WORKING DATA =>
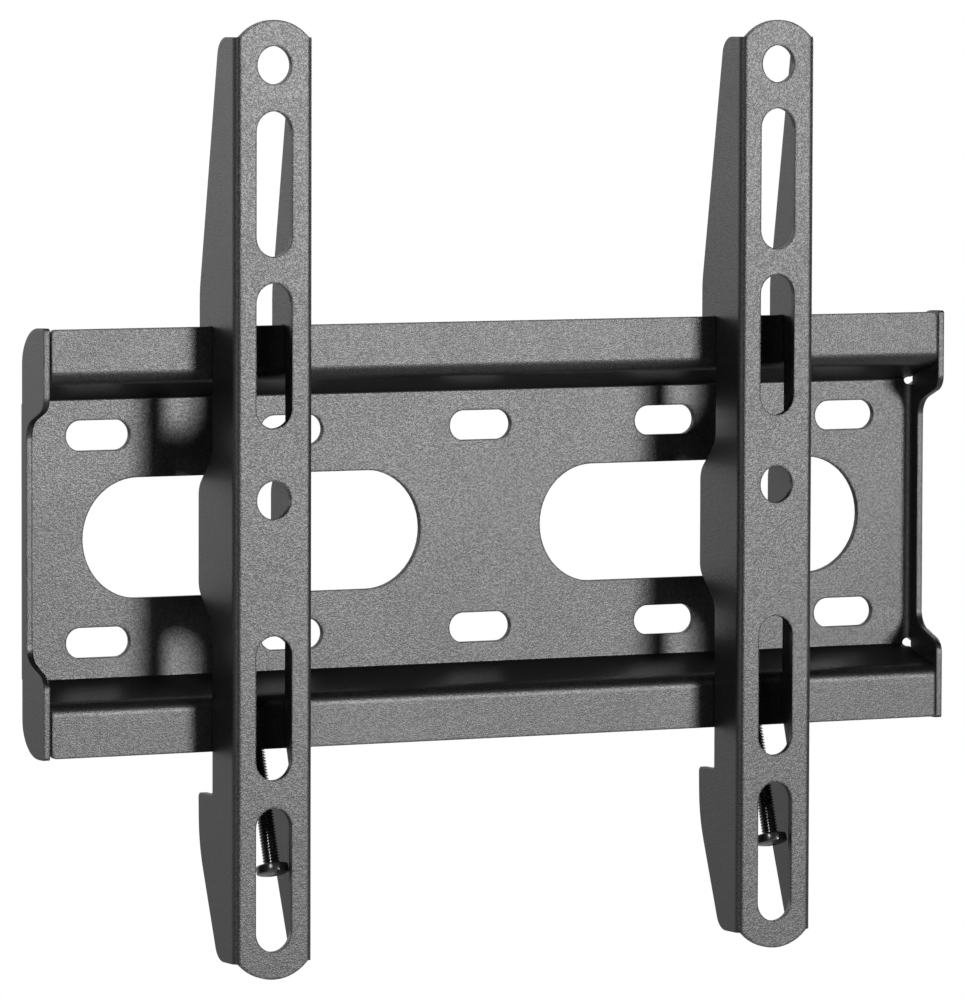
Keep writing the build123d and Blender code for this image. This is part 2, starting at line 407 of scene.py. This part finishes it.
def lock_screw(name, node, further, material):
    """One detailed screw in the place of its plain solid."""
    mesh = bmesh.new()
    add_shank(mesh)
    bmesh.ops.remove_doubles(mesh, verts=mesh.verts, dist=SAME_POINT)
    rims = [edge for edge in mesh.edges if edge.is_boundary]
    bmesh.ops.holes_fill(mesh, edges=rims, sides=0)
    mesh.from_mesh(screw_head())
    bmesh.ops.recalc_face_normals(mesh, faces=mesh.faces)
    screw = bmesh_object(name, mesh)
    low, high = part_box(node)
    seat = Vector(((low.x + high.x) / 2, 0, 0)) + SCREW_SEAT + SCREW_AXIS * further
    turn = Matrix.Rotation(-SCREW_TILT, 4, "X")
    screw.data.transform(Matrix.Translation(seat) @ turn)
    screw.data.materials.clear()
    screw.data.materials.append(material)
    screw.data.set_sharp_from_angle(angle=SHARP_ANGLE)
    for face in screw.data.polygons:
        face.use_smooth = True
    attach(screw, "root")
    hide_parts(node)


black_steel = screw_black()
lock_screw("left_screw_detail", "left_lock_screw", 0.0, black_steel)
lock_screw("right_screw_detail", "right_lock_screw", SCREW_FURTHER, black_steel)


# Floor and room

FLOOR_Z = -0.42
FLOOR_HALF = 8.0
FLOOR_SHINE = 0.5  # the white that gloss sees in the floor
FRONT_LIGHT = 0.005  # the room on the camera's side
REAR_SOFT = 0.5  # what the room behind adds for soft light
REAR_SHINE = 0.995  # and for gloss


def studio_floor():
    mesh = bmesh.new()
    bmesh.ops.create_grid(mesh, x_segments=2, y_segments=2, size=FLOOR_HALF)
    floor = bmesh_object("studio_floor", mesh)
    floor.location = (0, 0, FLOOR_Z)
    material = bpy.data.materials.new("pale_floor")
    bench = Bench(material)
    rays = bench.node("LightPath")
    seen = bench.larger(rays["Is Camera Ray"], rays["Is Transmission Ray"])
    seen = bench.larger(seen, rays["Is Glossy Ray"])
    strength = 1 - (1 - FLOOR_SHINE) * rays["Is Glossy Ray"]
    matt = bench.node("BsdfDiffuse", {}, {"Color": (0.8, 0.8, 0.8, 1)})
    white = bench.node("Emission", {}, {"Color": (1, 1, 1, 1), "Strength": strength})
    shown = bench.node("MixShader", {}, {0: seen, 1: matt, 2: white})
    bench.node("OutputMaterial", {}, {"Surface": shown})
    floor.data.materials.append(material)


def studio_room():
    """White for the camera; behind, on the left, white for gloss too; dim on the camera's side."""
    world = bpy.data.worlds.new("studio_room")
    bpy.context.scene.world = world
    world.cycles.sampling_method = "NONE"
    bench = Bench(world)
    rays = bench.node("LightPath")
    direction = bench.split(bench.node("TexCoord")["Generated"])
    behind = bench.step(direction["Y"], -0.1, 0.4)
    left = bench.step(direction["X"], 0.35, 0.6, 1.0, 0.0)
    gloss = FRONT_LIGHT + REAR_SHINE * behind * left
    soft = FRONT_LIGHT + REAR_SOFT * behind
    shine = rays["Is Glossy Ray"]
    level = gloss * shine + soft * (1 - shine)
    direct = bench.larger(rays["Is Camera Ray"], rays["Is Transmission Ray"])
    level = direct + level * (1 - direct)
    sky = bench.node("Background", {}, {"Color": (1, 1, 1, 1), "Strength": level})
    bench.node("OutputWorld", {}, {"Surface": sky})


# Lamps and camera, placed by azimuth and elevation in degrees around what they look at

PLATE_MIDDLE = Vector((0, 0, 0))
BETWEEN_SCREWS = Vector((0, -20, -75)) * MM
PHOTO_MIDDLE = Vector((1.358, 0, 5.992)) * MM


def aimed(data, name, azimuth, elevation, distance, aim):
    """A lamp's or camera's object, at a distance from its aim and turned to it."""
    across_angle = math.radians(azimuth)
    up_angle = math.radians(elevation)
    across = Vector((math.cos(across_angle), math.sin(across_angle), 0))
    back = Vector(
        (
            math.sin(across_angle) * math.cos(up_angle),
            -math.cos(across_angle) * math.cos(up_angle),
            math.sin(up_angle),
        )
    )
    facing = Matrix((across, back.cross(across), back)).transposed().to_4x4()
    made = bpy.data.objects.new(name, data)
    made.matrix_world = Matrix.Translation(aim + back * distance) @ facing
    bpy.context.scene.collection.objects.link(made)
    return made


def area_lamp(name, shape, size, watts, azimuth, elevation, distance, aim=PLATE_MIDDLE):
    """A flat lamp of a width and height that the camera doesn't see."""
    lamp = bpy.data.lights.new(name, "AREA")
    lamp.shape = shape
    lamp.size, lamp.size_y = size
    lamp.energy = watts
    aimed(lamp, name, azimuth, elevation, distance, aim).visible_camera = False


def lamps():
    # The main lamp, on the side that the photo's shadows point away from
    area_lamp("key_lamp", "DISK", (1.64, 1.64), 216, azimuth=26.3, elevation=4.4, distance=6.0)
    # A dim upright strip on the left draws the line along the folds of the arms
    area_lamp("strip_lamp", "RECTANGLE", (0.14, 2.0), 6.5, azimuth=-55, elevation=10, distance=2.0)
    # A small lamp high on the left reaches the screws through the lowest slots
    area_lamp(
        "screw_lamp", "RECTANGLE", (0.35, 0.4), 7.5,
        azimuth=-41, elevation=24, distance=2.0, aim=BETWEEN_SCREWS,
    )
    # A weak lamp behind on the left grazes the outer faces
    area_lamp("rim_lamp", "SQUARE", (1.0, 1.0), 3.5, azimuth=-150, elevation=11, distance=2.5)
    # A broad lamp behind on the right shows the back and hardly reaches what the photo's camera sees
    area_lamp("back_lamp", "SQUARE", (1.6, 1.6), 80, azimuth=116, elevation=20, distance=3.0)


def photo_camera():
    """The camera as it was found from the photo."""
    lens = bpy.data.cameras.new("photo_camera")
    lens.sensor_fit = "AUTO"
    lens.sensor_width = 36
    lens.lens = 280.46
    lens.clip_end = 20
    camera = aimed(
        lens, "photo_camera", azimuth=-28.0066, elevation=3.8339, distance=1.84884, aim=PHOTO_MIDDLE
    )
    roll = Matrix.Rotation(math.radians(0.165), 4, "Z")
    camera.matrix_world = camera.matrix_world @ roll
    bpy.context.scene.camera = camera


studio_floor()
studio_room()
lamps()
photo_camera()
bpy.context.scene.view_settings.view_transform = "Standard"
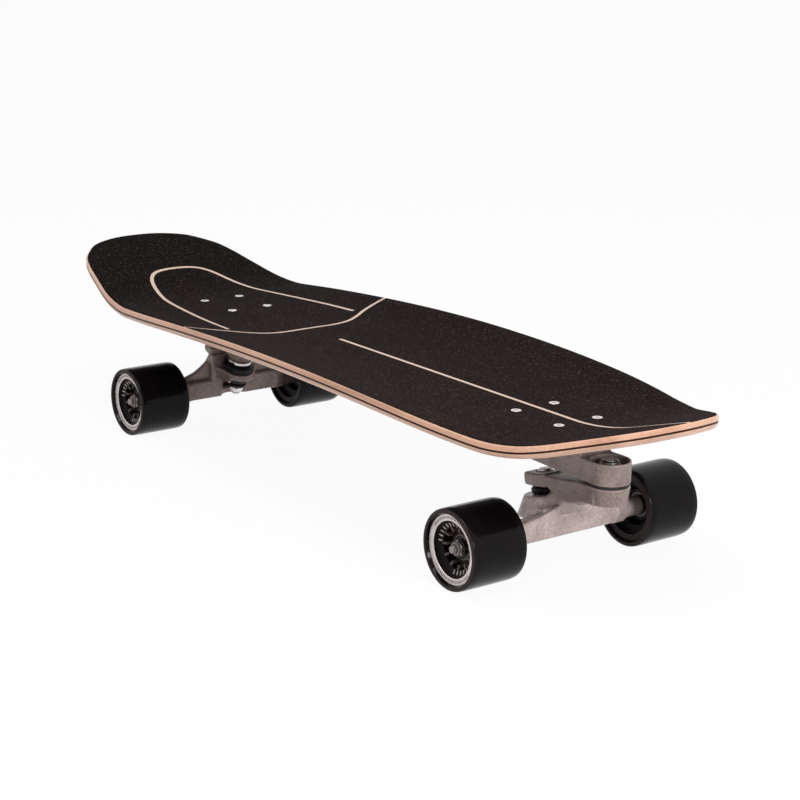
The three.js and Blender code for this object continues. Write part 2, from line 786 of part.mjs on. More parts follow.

DIRECTIONS => Repeat the entries shown above, every one, word for word.

CORRECT RESULT =>
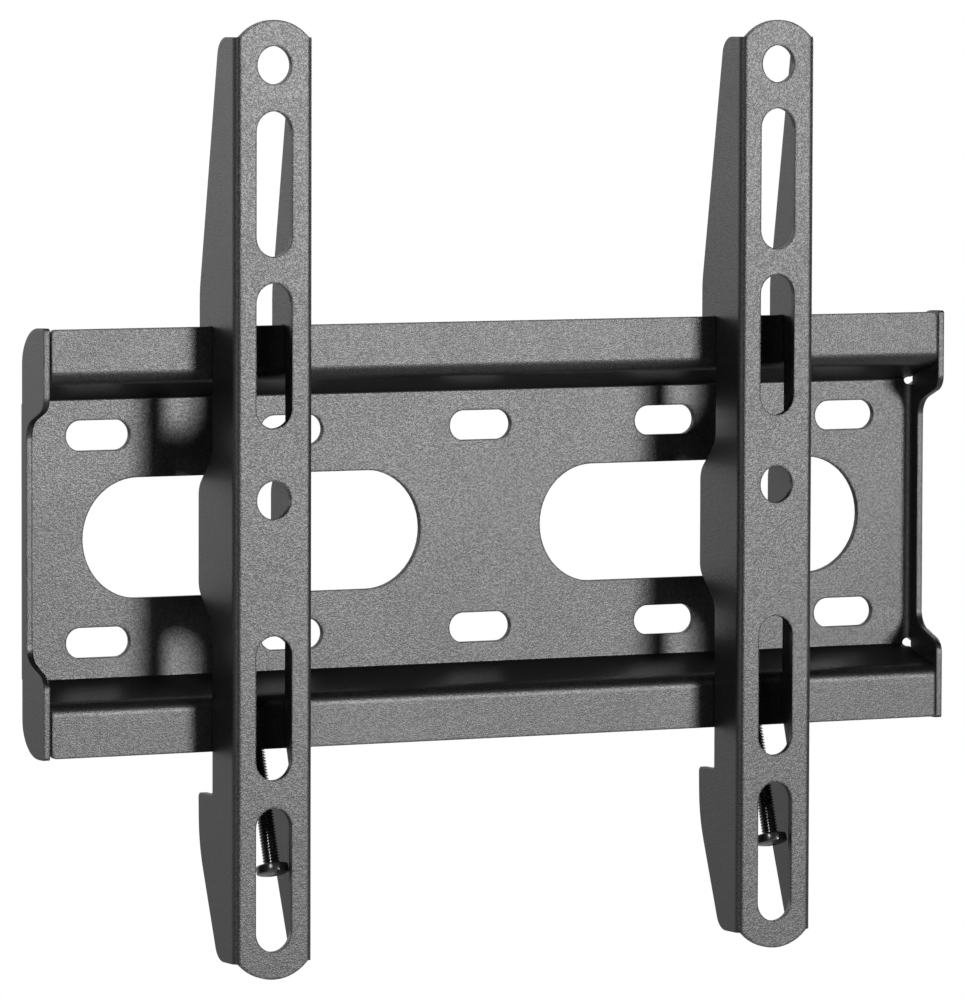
Keep writing the build123d and Blender code for this image. This is part 2, starting at line 407 of scene.py. This part finishes it.
def lock_screw(name, node, further, material):
    """One detailed screw in the place of its plain solid."""
    mesh = bmesh.new()
    add_shank(mesh)
    bmesh.ops.remove_doubles(mesh, verts=mesh.verts, dist=SAME_POINT)
    rims = [edge for edge in mesh.edges if edge.is_boundary]
    bmesh.ops.holes_fill(mesh, edges=rims, sides=0)
    mesh.from_mesh(screw_head())
    bmesh.ops.recalc_face_normals(mesh, faces=mesh.faces)
    screw = bmesh_object(name, mesh)
    low, high = part_box(node)
    seat = Vector(((low.x + high.x) / 2, 0, 0)) + SCREW_SEAT + SCREW_AXIS * further
    turn = Matrix.Rotation(-SCREW_TILT, 4, "X")
    screw.data.transform(Matrix.Translation(seat) @ turn)
    screw.data.materials.clear()
    screw.data.materials.append(material)
    screw.data.set_sharp_from_angle(angle=SHARP_ANGLE)
    for face in screw.data.polygons:
        face.use_smooth = True
    attach(screw, "root")
    hide_parts(node)


black_steel = screw_black()
lock_screw("left_screw_detail", "left_lock_screw", 0.0, black_steel)
lock_screw("right_screw_detail", "right_lock_screw", SCREW_FURTHER, black_steel)


# Floor and room

FLOOR_Z = -0.42
FLOOR_HALF = 8.0
FLOOR_SHINE = 0.5  # the white that gloss sees in the floor
FRONT_LIGHT = 0.005  # the room on the camera's side
REAR_SOFT = 0.5  # what the room behind adds for soft light
REAR_SHINE = 0.995  # and for gloss


def studio_floor():
    mesh = bmesh.new()
    bmesh.ops.create_grid(mesh, x_segments=2, y_segments=2, size=FLOOR_HALF)
    floor = bmesh_object("studio_floor", mesh)
    floor.location = (0, 0, FLOOR_Z)
    material = bpy.data.materials.new("pale_floor")
    bench = Bench(material)
    rays = bench.node("LightPath")
    seen = bench.larger(rays["Is Camera Ray"], rays["Is Transmission Ray"])
    seen = bench.larger(seen, rays["Is Glossy Ray"])
    strength = 1 - (1 - FLOOR_SHINE) * rays["Is Glossy Ray"]
    matt = bench.node("BsdfDiffuse", {}, {"Color": (0.8, 0.8, 0.8, 1)})
    white = bench.node("Emission", {}, {"Color": (1, 1, 1, 1), "Strength": strength})
    shown = bench.node("MixShader", {}, {0: seen, 1: matt, 2: white})
    bench.node("OutputMaterial", {}, {"Surface": shown})
    floor.data.materials.append(material)


def studio_room():
    """White for the camera; behind, on the left, white for gloss too; dim on the camera's side."""
    world = bpy.data.worlds.new("studio_room")
    bpy.context.scene.world = world
    world.cycles.sampling_method = "NONE"
    bench = Bench(world)
    rays = bench.node("LightPath")
    direction = bench.split(bench.node("TexCoord")["Generated"])
    behind = bench.step(direction["Y"], -0.1, 0.4)
    left = bench.step(direction["X"], 0.35, 0.6, 1.0, 0.0)
    gloss = FRONT_LIGHT + REAR_SHINE * behind * left
    soft = FRONT_LIGHT + REAR_SOFT * behind
    shine = rays["Is Glossy Ray"]
    level = gloss * shine + soft * (1 - shine)
    direct = bench.larger(rays["Is Camera Ray"], rays["Is Transmission Ray"])
    level = direct + level * (1 - direct)
    sky = bench.node("Background", {}, {"Color": (1, 1, 1, 1), "Strength": level})
    bench.node("OutputWorld", {}, {"Surface": sky})


# Lamps and camera, placed by azimuth and elevation in degrees around what they look at

PLATE_MIDDLE = Vector((0, 0, 0))
BETWEEN_SCREWS = Vector((0, -20, -75)) * MM
PHOTO_MIDDLE = Vector((1.358, 0, 5.992)) * MM


def aimed(data, name, azimuth, elevation, distance, aim):
    """A lamp's or camera's object, at a distance from its aim and turned to it."""
    across_angle = math.radians(azimuth)
    up_angle = math.radians(elevation)
    across = Vector((math.cos(across_angle), math.sin(across_angle), 0))
    back = Vector(
        (
            math.sin(across_angle) * math.cos(up_angle),
            -math.cos(across_angle) * math.cos(up_angle),
            math.sin(up_angle),
        )
    )
    facing = Matrix((across, back.cross(across), back)).transposed().to_4x4()
    made = bpy.data.objects.new(name, data)
    made.matrix_world = Matrix.Translation(aim + back * distance) @ facing
    bpy.context.scene.collection.objects.link(made)
    return made


def area_lamp(name, shape, size, watts, azimuth, elevation, distance, aim=PLATE_MIDDLE):
    """A flat lamp of a width and height that the camera doesn't see."""
    lamp = bpy.data.lights.new(name, "AREA")
    lamp.shape = shape
    lamp.size, lamp.size_y = size
    lamp.energy = watts
    aimed(lamp, name, azimuth, elevation, distance, aim).visible_camera = False


def lamps():
    # The main lamp, on the side that the photo's shadows point away from
    area_lamp("key_lamp", "DISK", (1.64, 1.64), 216, azimuth=26.3, elevation=4.4, distance=6.0)
    # A dim upright strip on the left draws the line along the folds of the arms
    area_lamp("strip_lamp", "RECTANGLE", (0.14, 2.0), 6.5, azimuth=-55, elevation=10, distance=2.0)
    # A small lamp high on the left reaches the screws through the lowest slots
    area_lamp(
        "screw_lamp", "RECTANGLE", (0.35, 0.4), 7.5,
        azimuth=-41, elevation=24, distance=2.0, aim=BETWEEN_SCREWS,
    )
    # A weak lamp behind on the left grazes the outer faces
    area_lamp("rim_lamp", "SQUARE", (1.0, 1.0), 3.5, azimuth=-150, elevation=11, distance=2.5)
    # A broad lamp behind on the right shows the back and hardly reaches what the photo's camera sees
    area_lamp("back_lamp", "SQUARE", (1.6, 1.6), 80, azimuth=116, elevation=20, distance=3.0)


def photo_camera():
    """The camera as it was found from the photo."""
    lens = bpy.data.cameras.new("photo_camera")
    lens.sensor_fit = "AUTO"
    lens.sensor_width = 36
    lens.lens = 280.46
    lens.clip_end = 20
    camera = aimed(
        lens, "photo_camera", azimuth=-28.0066, elevation=3.8339, distance=1.84884, aim=PHOTO_MIDDLE
    )
    roll = Matrix.Rotation(math.radians(0.165), 4, "Z")
    camera.matrix_world = camera.matrix_world @ roll
    bpy.context.scene.camera = camera


studio_floor()
studio_room()
lamps()
photo_camera()
bpy.context.scene.view_settings.view_transform = "Standard"
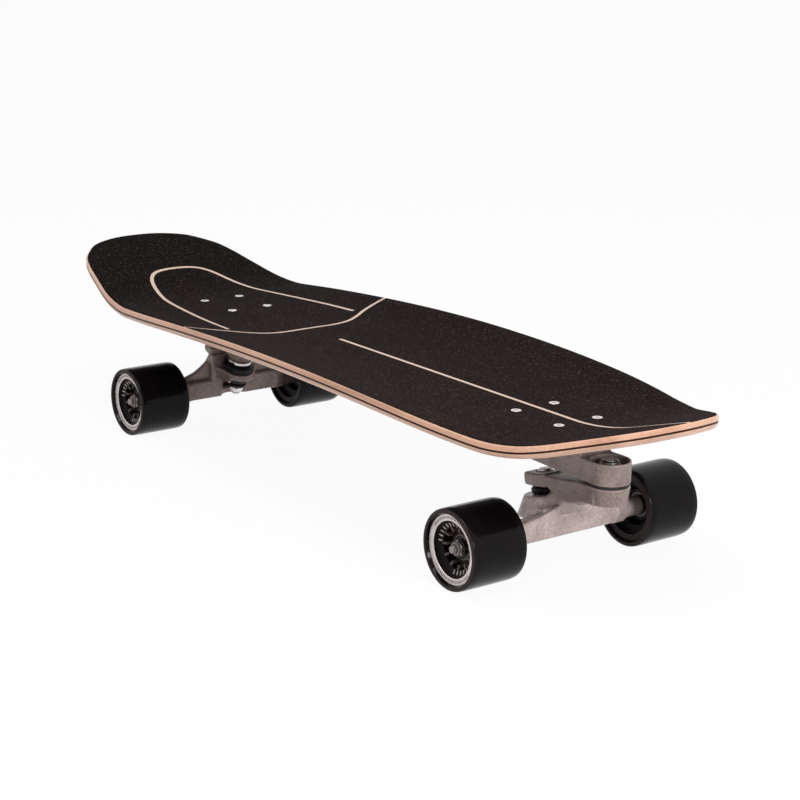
The three.js and Blender code for this object continues. Write part 2, from line 786 of part.mjs on. More parts follow.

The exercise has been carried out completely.